Written by Skylar Knight at Biographic
Perhaps unsurprisingly, taking photographs from a doorless helicopter was proving more difficult than San Francisco Bay Area photographer joSon had anticipated. Bundled in ski apparel and buckled into his seat, he had done his best to prepare. But the driving winds on this chilly November day quickly numbed his fingers, and more than once his camera smacked against his face as a gust rattled the two-seater aircraft. Four thousand feet below, the placid salt ponds that lured him to this precarious position draped the southern inland tip of San Francisco Bay like a multicolored quilt.

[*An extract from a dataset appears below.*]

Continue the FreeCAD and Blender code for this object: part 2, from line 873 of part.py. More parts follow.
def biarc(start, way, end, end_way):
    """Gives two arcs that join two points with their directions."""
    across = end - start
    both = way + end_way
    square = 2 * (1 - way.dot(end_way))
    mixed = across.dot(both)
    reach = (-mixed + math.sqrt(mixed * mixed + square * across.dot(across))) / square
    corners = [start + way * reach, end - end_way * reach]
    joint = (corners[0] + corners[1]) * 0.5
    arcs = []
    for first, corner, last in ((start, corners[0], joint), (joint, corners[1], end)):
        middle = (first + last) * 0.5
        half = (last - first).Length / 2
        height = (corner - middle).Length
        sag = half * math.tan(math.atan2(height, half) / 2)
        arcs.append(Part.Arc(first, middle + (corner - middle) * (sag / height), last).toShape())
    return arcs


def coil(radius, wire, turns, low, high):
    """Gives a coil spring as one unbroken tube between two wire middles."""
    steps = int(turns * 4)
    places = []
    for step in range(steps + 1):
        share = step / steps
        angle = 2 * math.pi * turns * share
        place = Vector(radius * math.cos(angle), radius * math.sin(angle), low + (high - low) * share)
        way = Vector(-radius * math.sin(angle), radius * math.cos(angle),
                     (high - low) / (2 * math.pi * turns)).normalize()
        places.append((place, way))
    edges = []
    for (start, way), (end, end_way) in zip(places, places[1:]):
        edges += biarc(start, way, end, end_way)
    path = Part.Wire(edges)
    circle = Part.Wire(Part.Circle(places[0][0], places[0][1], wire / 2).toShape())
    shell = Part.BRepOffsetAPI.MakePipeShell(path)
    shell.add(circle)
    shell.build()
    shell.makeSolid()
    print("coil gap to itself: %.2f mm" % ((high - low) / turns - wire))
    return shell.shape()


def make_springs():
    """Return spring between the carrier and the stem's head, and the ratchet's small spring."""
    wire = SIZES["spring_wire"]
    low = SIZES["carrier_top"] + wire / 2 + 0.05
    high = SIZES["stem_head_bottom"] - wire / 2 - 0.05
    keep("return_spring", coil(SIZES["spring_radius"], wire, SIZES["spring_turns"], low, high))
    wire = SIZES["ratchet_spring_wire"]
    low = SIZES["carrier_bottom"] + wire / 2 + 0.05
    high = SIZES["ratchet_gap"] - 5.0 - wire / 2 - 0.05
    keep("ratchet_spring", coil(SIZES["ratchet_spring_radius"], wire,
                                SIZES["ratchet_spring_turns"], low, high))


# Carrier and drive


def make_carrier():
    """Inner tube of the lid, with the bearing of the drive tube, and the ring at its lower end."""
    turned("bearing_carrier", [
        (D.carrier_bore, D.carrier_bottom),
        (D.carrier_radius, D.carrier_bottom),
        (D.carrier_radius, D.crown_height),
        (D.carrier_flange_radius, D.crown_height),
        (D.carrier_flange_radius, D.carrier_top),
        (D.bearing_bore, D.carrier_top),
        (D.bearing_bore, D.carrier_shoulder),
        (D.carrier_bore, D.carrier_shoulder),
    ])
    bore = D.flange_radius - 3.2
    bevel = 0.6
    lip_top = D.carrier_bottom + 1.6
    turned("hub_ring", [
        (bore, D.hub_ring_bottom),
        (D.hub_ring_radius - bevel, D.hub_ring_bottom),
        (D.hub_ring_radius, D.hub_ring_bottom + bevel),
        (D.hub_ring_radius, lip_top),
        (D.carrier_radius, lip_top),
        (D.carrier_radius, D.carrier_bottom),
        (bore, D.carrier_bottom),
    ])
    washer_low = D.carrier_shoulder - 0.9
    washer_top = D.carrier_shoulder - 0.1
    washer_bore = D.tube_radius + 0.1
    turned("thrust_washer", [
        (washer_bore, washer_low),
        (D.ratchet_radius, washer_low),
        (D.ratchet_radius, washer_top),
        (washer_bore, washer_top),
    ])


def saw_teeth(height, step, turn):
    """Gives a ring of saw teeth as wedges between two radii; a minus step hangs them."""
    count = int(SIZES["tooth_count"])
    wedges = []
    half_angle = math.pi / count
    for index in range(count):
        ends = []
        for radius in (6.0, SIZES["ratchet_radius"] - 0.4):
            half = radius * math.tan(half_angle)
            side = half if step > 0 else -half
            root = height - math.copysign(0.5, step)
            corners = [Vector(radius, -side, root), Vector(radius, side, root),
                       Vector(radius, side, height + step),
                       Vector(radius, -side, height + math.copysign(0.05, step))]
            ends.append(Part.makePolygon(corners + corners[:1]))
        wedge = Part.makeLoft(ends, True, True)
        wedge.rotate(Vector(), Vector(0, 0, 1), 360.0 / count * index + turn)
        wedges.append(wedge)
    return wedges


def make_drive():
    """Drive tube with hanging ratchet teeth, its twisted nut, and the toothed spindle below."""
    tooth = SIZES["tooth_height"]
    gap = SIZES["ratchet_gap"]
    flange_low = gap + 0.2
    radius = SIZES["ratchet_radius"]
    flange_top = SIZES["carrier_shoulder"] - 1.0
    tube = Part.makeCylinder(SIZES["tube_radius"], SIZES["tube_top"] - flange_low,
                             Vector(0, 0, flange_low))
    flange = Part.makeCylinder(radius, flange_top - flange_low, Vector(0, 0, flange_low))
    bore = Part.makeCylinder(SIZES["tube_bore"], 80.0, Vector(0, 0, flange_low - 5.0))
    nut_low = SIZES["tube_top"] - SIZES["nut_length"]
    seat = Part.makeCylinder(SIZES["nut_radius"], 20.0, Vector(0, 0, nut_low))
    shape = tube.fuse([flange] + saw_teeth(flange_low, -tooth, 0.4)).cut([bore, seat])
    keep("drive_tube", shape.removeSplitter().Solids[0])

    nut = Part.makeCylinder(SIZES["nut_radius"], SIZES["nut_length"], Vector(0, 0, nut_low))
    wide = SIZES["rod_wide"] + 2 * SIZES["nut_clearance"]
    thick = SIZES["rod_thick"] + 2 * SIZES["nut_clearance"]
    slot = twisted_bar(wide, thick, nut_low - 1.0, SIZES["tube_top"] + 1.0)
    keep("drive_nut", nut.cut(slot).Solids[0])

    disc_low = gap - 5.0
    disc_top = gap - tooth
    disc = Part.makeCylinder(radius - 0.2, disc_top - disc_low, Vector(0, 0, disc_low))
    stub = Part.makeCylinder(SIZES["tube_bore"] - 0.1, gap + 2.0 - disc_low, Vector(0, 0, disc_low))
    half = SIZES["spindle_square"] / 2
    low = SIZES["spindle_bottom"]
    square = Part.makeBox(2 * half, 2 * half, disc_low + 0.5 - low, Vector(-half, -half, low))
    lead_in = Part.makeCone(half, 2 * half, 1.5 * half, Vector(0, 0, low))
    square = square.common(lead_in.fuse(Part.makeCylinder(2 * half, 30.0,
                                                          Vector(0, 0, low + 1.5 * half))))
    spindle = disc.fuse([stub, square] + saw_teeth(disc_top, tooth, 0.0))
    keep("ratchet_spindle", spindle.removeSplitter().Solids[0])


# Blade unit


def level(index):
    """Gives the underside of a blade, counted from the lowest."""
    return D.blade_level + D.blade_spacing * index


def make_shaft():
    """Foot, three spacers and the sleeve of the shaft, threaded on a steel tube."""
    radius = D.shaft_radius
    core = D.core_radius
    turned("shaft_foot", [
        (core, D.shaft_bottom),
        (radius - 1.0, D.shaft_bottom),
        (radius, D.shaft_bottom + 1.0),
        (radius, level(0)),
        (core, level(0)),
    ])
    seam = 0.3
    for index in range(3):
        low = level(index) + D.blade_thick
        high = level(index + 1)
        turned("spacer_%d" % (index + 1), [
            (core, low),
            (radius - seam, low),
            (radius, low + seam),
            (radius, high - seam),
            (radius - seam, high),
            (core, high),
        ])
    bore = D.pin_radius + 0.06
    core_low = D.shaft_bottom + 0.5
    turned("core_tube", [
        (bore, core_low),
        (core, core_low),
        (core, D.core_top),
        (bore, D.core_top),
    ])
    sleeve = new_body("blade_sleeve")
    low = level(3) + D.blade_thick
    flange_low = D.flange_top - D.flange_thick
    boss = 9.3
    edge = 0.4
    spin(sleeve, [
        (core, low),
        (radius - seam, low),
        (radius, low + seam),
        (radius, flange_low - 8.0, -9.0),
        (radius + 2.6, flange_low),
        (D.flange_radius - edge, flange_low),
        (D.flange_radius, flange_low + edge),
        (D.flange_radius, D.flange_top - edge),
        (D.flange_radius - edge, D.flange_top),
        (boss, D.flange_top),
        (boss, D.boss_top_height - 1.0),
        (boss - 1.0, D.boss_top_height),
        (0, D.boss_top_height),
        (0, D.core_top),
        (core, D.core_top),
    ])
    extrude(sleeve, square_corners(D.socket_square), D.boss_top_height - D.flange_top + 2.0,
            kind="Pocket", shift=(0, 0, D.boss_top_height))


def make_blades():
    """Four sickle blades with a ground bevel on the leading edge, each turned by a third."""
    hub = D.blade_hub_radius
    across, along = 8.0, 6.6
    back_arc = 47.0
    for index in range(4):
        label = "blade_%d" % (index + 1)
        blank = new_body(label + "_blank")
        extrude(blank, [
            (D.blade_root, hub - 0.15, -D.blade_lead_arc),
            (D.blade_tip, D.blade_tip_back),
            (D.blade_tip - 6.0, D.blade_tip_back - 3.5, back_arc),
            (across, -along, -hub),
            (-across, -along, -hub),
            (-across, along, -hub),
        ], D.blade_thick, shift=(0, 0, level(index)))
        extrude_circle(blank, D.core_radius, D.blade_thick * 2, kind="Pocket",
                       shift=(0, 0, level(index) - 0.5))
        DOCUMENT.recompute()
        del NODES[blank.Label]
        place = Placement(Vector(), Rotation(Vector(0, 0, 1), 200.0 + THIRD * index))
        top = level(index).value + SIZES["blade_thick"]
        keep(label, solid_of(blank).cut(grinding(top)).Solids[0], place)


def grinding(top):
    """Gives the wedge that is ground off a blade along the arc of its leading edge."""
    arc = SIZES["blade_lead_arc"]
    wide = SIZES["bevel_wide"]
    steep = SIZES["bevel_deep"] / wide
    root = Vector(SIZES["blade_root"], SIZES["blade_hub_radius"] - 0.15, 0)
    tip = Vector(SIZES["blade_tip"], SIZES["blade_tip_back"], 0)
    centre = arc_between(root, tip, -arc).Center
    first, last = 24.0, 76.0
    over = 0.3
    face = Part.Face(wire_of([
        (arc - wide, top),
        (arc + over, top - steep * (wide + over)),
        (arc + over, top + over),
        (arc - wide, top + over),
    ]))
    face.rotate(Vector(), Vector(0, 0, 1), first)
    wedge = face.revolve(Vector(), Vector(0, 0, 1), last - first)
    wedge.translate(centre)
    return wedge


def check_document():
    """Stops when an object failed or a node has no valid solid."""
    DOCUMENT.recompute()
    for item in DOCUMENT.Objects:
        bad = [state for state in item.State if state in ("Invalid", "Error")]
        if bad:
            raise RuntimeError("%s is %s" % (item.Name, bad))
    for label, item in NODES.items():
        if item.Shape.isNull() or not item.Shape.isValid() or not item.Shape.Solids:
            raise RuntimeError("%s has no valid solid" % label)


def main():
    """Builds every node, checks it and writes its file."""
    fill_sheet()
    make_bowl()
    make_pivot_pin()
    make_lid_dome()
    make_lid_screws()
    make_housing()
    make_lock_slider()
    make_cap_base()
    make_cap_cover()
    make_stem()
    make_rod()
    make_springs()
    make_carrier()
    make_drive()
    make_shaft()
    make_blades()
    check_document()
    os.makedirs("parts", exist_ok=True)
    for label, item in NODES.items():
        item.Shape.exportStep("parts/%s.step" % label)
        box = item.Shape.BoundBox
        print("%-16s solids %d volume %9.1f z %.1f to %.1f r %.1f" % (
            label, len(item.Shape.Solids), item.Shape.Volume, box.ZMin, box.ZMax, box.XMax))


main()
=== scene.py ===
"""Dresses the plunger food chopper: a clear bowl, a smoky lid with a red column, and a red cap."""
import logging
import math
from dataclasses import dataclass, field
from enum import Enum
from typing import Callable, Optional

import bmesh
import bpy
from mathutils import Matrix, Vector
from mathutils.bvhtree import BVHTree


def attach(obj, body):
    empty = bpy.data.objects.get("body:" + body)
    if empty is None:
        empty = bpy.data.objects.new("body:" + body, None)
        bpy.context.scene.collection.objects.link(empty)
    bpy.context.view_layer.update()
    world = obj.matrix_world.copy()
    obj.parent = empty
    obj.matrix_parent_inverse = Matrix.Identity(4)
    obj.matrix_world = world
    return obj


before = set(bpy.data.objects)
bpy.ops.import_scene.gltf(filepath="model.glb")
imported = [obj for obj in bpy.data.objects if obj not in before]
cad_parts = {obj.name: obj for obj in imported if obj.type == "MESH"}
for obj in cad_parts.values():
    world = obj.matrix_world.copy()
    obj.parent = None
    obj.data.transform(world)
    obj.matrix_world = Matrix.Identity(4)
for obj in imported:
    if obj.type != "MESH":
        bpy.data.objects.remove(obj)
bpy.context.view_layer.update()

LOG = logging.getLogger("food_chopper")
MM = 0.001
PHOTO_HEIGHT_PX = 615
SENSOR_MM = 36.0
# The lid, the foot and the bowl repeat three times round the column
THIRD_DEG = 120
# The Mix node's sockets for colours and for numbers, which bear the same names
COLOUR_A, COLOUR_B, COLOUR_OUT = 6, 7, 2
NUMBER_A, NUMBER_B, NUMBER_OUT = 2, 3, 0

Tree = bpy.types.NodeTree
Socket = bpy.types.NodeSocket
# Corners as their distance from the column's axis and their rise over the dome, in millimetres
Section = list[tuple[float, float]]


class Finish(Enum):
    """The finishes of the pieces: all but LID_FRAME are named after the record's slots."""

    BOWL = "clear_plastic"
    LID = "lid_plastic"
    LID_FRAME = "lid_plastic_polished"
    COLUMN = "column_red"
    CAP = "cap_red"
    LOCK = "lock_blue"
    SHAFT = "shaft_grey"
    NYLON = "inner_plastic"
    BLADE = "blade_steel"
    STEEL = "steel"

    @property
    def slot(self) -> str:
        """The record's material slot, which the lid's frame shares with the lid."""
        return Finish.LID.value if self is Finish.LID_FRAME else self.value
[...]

Like many Bay Area residents, joSon’s first glimpse of the South Bay’s salt ponds was from the relative comfort of a commercial airliner. Descending into San Francisco International Airport, travelers glimpse an otherworldly landscape of geometric lines and vibrant colors fringing the jagged coastline and muddy blue-green of the Bay—the result of more than 150 years of industrial salt mining. As bay water is pumped through a series of artificial ponds, sun and steady winds cause it to evaporate, leaving each pond saltier than the one before. And as the salinity changes, so do the pigmented microorganisms that thrive in the brine, giving each pond a unique color—from the lime green of Dunaliella algae in low-salinity pools to the rose-petal reds of salt-loving halobacteria in crystallization ponds.
Although he didn’t yet realize it, joSon was documenting one of the largest wetland restoration projects in United States history.